2. The 356 RSR Outlaw’s Engine
By now we’ve all heard of Dean Polopolus and his infamous four-cylinder 911-based engines. They’re lightweight, they’re simple to source parts for, they pack a punch, and they’re quite expensive. Rod has stepped things up a bit with this Porsche, the case, crank, and cams are all custom for a 964-based four-cylinder engine. Moreover, this engine will use custom pistons and cylinders, which in six-cylinder format would total up to 4.0 liters. As a four cylinder, this engine will run somewhere around 2.65 liters.
While the engine was displayed at SEMA with individual throttle bodies and trumpet intake stacks, the production version will actually feature a twin-turbocharged, twin-intercooled forced induction setup. Pulling air through ducts in the rear quarter panels, custom amber ducts will direct that intake through intercoolers on each side of the engine at the back before being spun up by a set of small turbos and shoved into a custom intake plenum. In total, Rod says the aim is to create around 350 horsepower from the 1/3rds reduced aircooled beast.
3. The 356 RSR’s Transmission
By using the 964 platform, the original goal was to use a G64 style manual transmission. Once the project started to unfold, however, it was determined that a proper motorsport-based sequential manual would be better suited, and the old standard Quaife 61G gearbox was drafted in for use. While at SEMA, however, an empty G50 case was used for mock-up purposes. Can you just imagine banging gears with a sequential while listening to the turbos whistle behind you? This is going to be one spectacular Porsche when complete.
4. The Wheels
Working with Momo, Rod & Gary pulled a number of vintage centerlock designs from the 1980s and 1990s out of their archives to provide inspiration for the wheels on this car. These are custom 935-inspired 5-spoke wheels that fall right in line with Momo’s Heritage line of wheels. In fact, they were displaying a set of similar 6-spoke wheels at their booth (photo below) which fits a Porsche 5X130 bolt pattern. By using 993 RSR uprights front and rear, the center-lock hubs insert into a large bearing that is the same on all four corners. According to Rod, a 5-spoke wheel will be available from Momo soon, and we think they would look absolutely bonkers on your 964 or 993.

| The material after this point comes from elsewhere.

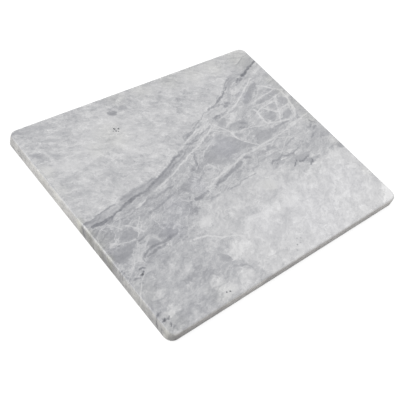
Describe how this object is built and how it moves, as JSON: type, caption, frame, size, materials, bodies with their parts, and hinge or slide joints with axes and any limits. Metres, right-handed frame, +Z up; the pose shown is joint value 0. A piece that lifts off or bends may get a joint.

5. The Bodywork of the 356 RSR
While the greenhouse, doors, and front trunk area are easily recognizable as pure 356 right now, this Porsche will be completely transformed once the full silhouette-racer bodywork is installed. Judging by the sketches, this car will feature a lot of 935-inspired design work, with vents, inlets, louvers, and flares everywhere you look. For ease of use, the front and rear bodywork will be one-piece aluminum lift-off affairs with quick disconnect mounting points. Melding 356 and 935 and 964 into one monster doesn’t sound like much of a good idea, until it’s been implemented by the visionary mind of Rod Emory. There’s a fine line between insane and genius, and this car (as well as its builder) toe that line every day.